** CHALLENGE **
Hand back each line, unchanged, from the top down to the line where "from math import" sits.

** DATA EXTRACT **
##########
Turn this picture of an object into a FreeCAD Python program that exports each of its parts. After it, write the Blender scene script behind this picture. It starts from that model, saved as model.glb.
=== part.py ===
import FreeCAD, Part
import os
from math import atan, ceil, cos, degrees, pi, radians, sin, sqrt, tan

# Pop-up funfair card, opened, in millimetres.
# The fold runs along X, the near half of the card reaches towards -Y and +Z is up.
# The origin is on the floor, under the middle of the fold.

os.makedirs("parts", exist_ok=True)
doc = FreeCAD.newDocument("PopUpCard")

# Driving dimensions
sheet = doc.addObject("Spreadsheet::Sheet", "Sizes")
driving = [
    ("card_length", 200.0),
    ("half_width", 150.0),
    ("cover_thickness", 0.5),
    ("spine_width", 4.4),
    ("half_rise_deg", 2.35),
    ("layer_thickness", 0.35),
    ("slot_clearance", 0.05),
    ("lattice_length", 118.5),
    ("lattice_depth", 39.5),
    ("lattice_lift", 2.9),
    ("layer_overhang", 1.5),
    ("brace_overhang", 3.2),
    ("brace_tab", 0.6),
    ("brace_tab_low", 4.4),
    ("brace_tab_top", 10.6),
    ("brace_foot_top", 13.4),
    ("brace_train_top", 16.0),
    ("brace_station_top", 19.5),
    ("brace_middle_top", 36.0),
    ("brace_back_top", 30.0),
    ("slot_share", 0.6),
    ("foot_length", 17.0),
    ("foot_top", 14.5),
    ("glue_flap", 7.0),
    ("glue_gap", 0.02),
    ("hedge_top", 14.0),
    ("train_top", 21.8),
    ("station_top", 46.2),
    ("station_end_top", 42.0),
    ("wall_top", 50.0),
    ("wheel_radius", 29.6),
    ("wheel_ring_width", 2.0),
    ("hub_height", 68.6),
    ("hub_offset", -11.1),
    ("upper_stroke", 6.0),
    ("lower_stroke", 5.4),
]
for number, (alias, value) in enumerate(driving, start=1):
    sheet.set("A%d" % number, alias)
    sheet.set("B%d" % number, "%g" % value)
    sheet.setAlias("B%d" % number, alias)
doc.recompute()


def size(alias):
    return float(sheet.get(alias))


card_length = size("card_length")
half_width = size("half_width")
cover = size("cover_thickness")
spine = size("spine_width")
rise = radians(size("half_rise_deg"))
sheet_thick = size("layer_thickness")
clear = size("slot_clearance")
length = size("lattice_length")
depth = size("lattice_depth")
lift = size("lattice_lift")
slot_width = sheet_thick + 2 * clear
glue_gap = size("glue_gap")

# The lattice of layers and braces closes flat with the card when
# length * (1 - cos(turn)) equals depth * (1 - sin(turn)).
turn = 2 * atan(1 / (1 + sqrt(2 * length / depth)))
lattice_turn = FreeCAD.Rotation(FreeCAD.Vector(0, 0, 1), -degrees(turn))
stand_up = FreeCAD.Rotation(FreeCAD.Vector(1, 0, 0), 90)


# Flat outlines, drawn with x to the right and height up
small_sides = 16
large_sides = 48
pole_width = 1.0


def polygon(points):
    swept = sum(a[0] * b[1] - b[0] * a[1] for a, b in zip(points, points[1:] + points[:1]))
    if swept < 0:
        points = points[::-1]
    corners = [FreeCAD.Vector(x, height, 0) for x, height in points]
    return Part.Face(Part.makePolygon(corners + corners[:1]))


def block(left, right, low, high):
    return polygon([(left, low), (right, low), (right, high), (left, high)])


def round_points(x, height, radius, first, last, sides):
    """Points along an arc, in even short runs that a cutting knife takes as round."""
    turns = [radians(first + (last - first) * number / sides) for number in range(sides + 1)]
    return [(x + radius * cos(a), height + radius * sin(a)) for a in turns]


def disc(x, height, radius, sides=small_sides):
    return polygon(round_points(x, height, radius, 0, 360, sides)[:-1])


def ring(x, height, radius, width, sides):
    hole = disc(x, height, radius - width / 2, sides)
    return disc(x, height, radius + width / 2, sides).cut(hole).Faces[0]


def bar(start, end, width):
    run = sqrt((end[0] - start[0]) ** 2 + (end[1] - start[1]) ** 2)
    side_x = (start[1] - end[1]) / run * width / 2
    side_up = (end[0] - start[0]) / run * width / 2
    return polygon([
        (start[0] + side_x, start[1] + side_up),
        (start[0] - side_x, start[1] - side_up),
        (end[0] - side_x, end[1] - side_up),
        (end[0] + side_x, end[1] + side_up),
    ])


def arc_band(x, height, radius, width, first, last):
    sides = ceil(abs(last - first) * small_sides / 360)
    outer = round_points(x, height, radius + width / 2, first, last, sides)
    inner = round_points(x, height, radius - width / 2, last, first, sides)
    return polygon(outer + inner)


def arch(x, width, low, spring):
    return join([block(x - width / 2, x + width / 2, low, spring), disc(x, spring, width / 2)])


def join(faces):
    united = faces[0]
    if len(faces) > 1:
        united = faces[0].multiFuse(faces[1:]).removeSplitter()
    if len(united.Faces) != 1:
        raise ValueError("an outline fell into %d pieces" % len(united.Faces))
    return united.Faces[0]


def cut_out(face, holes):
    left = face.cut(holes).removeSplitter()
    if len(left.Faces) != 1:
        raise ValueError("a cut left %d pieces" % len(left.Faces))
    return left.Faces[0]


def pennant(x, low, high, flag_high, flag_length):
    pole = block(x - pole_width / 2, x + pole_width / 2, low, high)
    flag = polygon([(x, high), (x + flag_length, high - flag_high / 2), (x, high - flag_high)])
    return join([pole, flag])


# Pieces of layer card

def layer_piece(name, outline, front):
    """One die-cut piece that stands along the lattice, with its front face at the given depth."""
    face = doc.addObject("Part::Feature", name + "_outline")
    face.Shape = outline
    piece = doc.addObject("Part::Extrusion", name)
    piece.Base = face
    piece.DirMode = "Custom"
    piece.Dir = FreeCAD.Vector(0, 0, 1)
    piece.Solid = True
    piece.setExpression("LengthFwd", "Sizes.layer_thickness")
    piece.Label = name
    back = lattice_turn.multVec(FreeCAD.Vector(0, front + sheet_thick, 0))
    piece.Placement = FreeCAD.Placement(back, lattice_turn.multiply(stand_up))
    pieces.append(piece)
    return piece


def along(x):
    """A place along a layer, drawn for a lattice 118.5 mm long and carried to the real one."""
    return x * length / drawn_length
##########
** EXPECTED OUTPUT **
Turn this picture of an object into a FreeCAD Python program that exports each of its parts. After it, write the Blender scene script behind this picture. It starts from that model, saved as model.glb.
=== part.py ===
import FreeCAD, Part
import os
from math import atan, ceil, cos, degrees, pi, radians, sin, sqrt, tan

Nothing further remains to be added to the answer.